=== Material provided ===
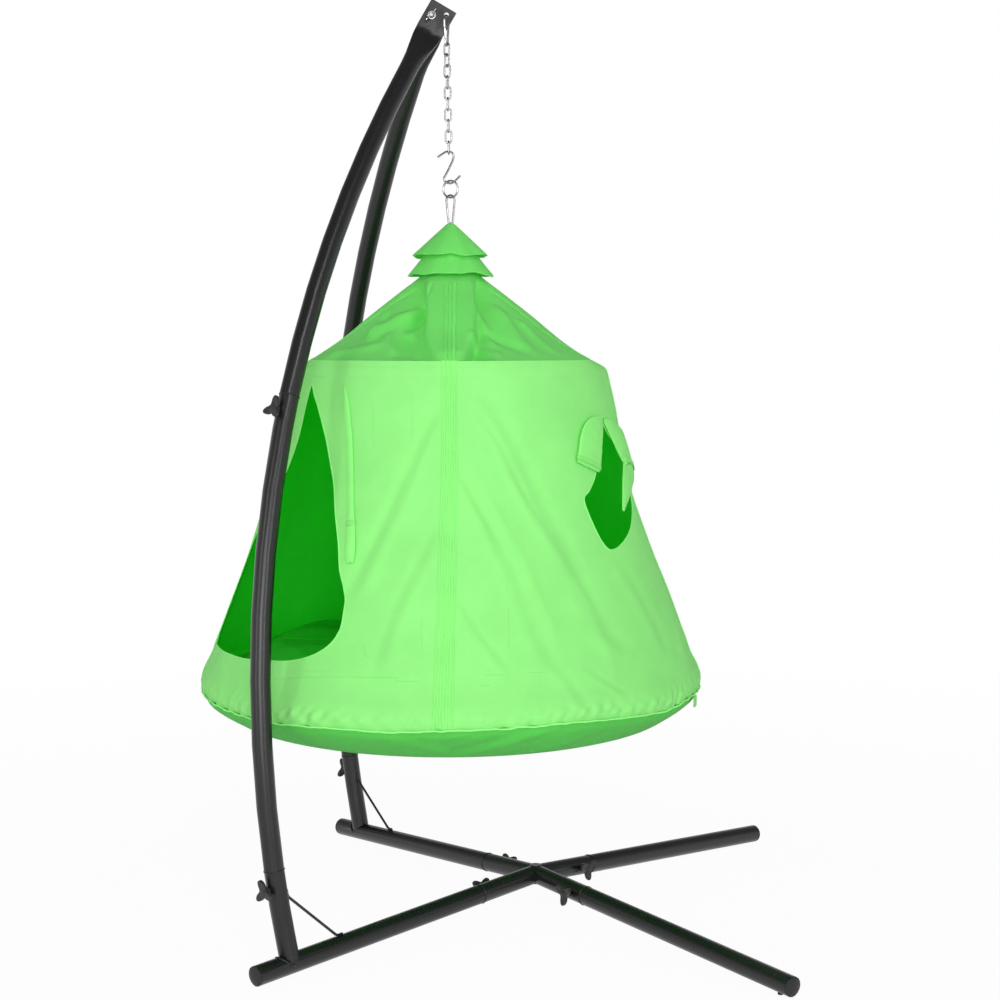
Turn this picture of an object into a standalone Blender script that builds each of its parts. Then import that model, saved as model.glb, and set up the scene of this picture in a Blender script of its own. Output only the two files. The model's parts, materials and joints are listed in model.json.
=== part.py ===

==

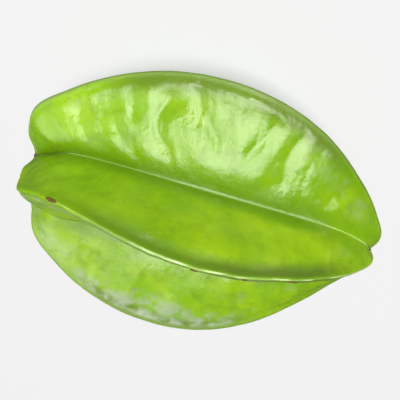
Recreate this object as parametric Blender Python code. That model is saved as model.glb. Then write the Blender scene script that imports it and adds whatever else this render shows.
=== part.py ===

* * *

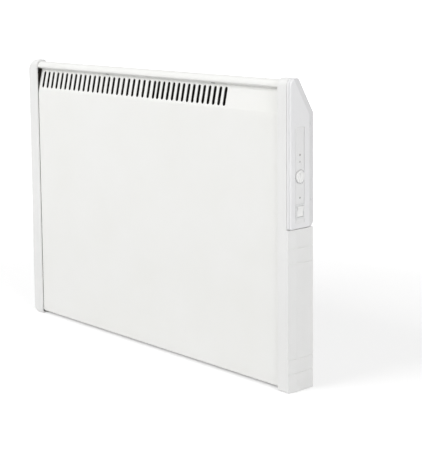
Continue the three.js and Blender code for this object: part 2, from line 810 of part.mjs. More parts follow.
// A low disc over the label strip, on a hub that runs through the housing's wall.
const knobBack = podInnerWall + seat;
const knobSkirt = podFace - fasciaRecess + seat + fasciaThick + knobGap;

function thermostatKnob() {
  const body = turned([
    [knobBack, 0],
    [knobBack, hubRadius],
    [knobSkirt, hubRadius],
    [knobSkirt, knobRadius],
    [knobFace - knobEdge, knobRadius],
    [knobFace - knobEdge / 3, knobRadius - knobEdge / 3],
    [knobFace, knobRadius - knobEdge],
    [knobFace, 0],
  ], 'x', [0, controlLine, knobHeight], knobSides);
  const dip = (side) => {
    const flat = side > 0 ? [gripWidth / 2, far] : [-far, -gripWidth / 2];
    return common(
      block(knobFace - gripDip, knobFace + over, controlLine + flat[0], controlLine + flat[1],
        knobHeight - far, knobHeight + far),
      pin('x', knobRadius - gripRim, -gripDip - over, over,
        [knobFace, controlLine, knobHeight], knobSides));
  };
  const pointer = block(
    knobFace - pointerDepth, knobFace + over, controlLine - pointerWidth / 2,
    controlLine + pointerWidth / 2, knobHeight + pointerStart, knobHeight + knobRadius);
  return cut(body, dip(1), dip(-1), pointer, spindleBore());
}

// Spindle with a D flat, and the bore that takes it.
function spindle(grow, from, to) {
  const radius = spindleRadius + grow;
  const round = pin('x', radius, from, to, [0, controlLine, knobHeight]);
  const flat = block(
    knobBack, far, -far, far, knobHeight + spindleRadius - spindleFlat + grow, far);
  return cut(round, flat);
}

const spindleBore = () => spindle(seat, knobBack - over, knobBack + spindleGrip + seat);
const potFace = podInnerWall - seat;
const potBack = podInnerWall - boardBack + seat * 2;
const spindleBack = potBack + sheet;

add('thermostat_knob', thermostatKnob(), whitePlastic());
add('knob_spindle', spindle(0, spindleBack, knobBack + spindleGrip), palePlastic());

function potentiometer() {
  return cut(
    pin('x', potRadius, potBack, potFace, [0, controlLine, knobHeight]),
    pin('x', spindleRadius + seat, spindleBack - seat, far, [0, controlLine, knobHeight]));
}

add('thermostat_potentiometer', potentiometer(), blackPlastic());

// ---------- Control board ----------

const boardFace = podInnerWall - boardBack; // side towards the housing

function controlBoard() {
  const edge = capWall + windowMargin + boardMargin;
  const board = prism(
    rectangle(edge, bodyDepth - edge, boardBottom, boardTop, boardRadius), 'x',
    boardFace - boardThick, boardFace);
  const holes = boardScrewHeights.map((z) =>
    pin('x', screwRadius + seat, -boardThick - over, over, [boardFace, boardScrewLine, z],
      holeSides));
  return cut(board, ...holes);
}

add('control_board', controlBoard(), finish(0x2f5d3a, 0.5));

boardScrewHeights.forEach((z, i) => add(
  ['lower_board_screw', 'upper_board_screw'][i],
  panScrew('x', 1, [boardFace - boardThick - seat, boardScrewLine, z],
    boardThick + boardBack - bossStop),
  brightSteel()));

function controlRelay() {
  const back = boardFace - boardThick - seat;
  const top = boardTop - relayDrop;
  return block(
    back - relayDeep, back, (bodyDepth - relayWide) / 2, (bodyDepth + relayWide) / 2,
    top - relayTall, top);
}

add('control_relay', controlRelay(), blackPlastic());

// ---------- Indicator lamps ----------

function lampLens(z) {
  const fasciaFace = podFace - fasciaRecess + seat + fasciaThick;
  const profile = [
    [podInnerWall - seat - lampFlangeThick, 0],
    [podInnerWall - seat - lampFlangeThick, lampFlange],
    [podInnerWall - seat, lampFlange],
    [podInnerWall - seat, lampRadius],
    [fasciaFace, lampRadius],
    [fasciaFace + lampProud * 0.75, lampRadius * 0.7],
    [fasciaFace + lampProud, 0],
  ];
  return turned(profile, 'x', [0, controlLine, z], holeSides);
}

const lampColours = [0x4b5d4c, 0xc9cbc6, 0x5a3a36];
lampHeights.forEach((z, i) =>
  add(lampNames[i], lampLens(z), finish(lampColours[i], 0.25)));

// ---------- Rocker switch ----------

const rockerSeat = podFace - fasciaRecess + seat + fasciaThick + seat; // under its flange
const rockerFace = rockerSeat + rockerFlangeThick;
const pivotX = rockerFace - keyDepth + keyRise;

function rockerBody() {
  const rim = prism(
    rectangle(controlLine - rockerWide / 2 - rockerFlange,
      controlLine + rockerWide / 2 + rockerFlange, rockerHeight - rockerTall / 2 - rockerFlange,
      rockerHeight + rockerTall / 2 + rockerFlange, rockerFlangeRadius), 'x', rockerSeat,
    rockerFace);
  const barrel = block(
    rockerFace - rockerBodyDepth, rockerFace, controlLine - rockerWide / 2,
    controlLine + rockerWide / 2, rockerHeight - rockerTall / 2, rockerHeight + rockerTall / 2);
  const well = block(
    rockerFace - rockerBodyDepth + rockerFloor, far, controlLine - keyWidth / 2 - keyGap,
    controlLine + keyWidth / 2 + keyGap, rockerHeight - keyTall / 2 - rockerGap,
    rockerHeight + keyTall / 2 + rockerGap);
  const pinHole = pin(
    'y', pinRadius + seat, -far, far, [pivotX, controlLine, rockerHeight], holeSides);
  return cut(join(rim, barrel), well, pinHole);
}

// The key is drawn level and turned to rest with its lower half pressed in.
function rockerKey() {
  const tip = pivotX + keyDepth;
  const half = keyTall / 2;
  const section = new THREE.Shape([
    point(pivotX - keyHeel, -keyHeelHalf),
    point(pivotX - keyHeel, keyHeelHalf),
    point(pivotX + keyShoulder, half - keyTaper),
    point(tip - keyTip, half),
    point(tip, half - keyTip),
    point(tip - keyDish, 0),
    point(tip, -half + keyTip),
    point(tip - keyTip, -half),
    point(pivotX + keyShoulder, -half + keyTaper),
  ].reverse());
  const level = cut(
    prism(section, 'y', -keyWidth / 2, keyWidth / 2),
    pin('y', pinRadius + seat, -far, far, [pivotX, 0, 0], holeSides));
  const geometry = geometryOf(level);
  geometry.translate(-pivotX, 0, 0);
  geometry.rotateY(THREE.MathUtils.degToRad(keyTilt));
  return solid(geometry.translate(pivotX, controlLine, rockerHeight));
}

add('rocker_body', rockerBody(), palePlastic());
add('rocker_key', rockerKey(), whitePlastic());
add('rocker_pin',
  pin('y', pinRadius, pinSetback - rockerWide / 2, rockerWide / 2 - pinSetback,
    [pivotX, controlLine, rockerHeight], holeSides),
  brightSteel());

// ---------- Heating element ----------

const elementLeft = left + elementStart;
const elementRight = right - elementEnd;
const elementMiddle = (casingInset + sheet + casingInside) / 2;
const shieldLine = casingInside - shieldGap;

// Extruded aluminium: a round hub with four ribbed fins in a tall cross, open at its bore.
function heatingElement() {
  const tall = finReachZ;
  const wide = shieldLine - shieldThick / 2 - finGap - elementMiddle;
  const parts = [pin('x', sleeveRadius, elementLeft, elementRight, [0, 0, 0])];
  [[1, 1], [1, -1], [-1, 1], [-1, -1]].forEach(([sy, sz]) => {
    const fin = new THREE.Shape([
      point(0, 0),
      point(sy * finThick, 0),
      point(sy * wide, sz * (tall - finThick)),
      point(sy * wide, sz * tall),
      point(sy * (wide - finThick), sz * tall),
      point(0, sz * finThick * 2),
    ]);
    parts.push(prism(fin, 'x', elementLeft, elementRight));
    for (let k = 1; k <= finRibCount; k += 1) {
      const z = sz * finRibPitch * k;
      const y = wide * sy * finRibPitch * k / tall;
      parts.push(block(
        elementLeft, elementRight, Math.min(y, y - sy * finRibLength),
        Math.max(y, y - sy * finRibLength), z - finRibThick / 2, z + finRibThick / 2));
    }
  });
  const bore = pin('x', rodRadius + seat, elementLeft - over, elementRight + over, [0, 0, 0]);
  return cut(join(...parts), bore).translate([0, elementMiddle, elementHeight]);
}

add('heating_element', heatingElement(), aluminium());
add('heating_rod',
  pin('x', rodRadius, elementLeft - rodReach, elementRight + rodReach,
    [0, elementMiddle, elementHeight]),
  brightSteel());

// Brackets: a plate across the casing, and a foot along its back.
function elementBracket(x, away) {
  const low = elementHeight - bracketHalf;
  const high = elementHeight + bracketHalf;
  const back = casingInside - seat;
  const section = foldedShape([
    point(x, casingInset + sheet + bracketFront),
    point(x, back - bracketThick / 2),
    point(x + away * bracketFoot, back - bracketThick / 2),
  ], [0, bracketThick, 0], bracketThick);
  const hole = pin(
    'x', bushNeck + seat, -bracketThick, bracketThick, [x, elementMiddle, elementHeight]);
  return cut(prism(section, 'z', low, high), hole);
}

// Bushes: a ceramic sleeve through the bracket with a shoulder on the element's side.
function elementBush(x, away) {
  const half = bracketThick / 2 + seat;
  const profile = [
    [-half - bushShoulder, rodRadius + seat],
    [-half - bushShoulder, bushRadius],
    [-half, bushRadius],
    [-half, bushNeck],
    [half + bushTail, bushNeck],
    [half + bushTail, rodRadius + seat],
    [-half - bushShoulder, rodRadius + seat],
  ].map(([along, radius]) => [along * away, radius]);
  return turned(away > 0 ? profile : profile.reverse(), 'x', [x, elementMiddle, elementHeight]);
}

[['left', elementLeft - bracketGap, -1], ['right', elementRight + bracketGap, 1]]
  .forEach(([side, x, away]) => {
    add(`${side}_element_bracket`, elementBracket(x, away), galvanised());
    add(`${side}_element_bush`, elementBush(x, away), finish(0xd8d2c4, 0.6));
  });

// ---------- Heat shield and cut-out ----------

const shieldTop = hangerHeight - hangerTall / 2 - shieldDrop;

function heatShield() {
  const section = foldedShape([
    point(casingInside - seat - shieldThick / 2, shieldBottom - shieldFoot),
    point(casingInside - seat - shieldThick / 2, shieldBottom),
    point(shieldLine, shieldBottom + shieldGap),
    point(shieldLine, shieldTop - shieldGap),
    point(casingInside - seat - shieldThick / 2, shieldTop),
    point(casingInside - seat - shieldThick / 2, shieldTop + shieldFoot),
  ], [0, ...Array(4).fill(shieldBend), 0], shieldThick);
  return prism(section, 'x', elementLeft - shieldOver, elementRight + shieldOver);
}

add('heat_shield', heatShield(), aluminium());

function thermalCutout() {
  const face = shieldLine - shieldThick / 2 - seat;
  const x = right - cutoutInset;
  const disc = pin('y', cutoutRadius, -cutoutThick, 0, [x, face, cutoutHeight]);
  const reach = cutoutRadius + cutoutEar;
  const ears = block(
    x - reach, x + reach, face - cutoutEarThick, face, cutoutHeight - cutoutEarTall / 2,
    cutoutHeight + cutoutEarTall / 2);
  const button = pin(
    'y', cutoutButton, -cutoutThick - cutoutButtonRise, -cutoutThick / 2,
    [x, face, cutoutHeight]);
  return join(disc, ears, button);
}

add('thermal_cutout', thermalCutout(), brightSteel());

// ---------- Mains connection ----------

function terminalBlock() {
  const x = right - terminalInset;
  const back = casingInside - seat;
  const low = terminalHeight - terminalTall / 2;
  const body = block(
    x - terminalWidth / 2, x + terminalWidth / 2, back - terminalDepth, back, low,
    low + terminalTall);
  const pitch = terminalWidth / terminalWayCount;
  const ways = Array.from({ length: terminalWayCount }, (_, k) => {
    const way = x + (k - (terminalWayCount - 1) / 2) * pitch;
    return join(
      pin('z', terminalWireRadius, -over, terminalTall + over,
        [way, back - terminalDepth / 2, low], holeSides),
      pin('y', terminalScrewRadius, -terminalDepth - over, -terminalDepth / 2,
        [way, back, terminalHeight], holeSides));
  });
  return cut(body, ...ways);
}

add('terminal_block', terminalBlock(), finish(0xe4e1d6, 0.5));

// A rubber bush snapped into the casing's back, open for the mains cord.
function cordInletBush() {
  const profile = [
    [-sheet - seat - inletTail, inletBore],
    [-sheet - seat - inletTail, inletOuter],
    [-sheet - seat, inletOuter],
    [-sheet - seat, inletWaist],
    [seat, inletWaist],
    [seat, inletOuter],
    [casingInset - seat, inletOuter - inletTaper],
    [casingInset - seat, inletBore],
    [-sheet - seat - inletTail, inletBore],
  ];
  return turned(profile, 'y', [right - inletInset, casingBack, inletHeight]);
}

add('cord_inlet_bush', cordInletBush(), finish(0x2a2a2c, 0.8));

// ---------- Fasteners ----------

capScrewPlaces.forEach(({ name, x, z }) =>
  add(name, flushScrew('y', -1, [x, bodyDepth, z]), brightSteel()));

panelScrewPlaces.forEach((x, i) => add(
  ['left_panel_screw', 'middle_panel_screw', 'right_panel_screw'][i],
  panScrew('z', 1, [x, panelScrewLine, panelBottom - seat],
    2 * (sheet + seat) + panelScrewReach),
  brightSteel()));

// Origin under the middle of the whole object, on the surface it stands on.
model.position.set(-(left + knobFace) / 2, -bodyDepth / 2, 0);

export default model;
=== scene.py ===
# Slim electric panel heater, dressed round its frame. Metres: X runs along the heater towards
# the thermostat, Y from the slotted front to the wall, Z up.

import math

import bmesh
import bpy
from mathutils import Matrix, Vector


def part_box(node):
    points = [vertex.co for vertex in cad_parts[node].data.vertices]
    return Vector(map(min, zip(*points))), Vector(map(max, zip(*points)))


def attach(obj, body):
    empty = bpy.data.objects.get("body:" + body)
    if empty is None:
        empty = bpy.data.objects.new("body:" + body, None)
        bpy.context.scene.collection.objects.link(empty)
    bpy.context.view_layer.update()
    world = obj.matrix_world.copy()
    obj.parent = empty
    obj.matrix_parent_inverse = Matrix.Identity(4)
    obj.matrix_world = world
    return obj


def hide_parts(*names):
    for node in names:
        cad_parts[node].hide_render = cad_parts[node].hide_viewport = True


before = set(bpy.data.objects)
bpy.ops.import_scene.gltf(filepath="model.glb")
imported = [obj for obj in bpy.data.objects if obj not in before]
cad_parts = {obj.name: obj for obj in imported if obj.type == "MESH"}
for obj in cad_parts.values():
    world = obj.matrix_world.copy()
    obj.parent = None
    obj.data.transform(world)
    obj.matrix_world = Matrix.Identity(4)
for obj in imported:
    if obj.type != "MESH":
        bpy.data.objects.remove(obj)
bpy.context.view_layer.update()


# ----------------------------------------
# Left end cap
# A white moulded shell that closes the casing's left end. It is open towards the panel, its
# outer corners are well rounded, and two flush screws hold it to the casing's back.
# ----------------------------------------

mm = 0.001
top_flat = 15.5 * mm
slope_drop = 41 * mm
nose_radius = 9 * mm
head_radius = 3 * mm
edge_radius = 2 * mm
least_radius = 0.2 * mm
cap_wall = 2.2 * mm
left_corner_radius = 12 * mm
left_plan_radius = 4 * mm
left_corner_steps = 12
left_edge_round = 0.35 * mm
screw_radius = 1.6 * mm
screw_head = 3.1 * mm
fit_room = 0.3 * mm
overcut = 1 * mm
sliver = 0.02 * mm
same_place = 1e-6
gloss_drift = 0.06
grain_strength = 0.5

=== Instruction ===
What is wanted is an exact copy of the lines from the line containing "Continue the three.js" to the line containing "const knobSkirt = podFace", both lines included, and of no other line.

=== Written solution ===
Continue the three.js and Blender code for this object: part 2, from line 810 of part.mjs. More parts follow.
// A low disc over the label strip, on a hub that runs through the housing's wall.
const knobBack = podInnerWall + seat;
const knobSkirt = podFace - fasciaRecess + seat + fasciaThick + knobGap;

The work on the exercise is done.